Whilst these are extreme (and hopefully) rare cases of abusive coaching, they do demonstrate that the misconception of 'resilience' is alive and well in sport.  So how should we be reframing 'resilience' and what do we need to be doing as coaches to ensure our athletes master this undervalued skill?

Firstly, we need to understand that resilience is far more than a fear driven concept.  Having true resilience is about maintaining a clear head when the pressure hits, being self-aware, learning to sit with the pain instead of pushing through it, learning to respond not react, and understanding the notion of having a greater purpose

This concept of resilience is exactly the example super athlete Simone Biles taught us all during the Tokyo Olympic Games.  After admitting to getting the 'twisties' she shocked the world by pulling out of the women's gymnastics team final saying:

"I have to focus on my mental health.  We have to protect our minds and our bodies and not just go out and do what the world wants us to do. I didn't want to go out and do something stupid and get hurt."

This takes a lot of self awareness, maturity and experience for an athlete with so much pressure on her shoulders to reach and then make that decision. In a recent interview with Vanity Fair, Simone has even gone as far as saying “If I don't make it to Paris, it won't absolutely crush me.”

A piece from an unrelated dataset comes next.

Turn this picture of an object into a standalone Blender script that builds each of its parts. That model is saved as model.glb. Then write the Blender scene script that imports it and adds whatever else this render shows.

Traditional coach education neglects the critical importance of resilience, undermining its significance not only for athletes but also for coaches. While the majority of education emphasises the ‘what to coach’ skills, it leaves the 'how to coach' to the coaches, leading to a reliance on their own experiences and potentially perpetuating the behaviours, whether positive or negative, learned from their past coaches.

Coach Paul Bryant, the well known college football coach from the 1950s who spent his pre-seasons trying to harden his teams through the infamous “10 days of hell” in later years actually apologised to his former athletes saying:

“I don’t know if I was doing it right or not, but it was the only way I knew how to do it.”

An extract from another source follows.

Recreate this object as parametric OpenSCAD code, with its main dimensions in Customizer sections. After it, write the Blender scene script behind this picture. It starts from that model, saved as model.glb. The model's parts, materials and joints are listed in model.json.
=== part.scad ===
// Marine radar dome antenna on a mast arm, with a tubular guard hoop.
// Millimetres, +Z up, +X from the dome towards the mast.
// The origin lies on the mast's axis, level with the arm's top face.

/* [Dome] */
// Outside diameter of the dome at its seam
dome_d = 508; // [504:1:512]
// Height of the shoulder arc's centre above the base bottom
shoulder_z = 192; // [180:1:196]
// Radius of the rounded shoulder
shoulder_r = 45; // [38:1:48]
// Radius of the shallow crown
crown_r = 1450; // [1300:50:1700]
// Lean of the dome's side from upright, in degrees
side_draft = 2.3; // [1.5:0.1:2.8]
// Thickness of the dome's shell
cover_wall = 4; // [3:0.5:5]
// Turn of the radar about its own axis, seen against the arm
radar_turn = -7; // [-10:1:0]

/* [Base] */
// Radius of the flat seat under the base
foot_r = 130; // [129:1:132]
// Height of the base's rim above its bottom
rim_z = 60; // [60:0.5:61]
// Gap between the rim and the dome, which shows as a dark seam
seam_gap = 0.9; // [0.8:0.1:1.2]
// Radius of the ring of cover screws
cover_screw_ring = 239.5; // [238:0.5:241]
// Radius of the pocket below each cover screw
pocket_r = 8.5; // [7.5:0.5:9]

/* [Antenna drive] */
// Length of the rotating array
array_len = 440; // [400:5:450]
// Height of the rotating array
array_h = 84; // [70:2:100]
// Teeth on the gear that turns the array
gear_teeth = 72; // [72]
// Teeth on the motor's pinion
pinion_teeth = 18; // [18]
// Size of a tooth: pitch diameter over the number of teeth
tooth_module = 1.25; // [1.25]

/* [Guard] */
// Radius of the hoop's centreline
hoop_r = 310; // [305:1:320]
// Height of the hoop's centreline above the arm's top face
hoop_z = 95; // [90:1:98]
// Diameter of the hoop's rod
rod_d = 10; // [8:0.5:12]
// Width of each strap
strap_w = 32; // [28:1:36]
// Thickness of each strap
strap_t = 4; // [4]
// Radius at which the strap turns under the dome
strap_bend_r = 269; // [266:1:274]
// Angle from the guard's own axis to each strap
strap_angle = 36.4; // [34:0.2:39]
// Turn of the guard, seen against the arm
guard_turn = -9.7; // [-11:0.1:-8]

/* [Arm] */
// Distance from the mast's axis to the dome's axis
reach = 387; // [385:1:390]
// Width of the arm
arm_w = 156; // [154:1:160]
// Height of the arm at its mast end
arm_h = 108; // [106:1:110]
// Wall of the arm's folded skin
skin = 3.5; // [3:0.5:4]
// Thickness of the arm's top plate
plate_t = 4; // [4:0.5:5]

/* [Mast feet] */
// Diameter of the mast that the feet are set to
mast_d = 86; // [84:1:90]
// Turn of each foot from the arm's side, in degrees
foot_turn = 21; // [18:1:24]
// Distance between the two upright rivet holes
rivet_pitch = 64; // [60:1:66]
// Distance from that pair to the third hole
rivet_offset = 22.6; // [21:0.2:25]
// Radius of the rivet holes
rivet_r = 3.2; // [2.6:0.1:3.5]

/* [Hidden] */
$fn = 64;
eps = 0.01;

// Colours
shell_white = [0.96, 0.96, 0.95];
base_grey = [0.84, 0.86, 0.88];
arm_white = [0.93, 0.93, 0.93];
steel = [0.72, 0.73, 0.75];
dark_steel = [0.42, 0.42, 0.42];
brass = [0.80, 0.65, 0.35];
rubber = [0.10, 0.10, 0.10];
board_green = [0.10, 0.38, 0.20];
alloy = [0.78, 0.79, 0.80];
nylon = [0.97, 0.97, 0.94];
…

Coaching resilience involves working with a coach who supports and guides individuals in developing the skills and mindset necessary to face life's uncertainties and challenges.  It's about supporting the athlete to adapt and be flexible to the challenges thrown their way, and understanding that how we respond to is our own responsibility.

Check out our interview with Olympic Diving Coach Jane Figueirdo who explains in detail how to care for and create resilience in high performing athletes.


One of the best places to find formal resilience coach education is through Gazing Performance, an organisation who aim to equip people to develop their capabilities and manage their way through high pressured situations.  They do this through their Red2Blue framework, which supports attendees in developing emotional self-control when they need it the most.  Tactics taught on Red2Blue courses include; recognising where attention is in the moment, understanding what can be controlled, what can be influenced and what can't be controlled and whether they are lost in the RED brain, or thinking clearly in the BLUE brain.

This Red2Blue training is so effective in building resilience in high performing athletes that the world famous All Blacks rugby team but their incredible streak of World Cup wins down to it, as former Captain Richie McCaw explains:


“Over time we changed the way we dealt with pressure. In 2011, the match was touch and go, I felt I was going into the red like 2007 but I didn’t.”


Find out more information on Gazing Performance here: https://gazing.com/

So with a true understanding of what resilience is, and a toolkit full of tactics to embed these skills into athletes, could resilience training be the way forward for a more efficient, effective and safer high performance arena?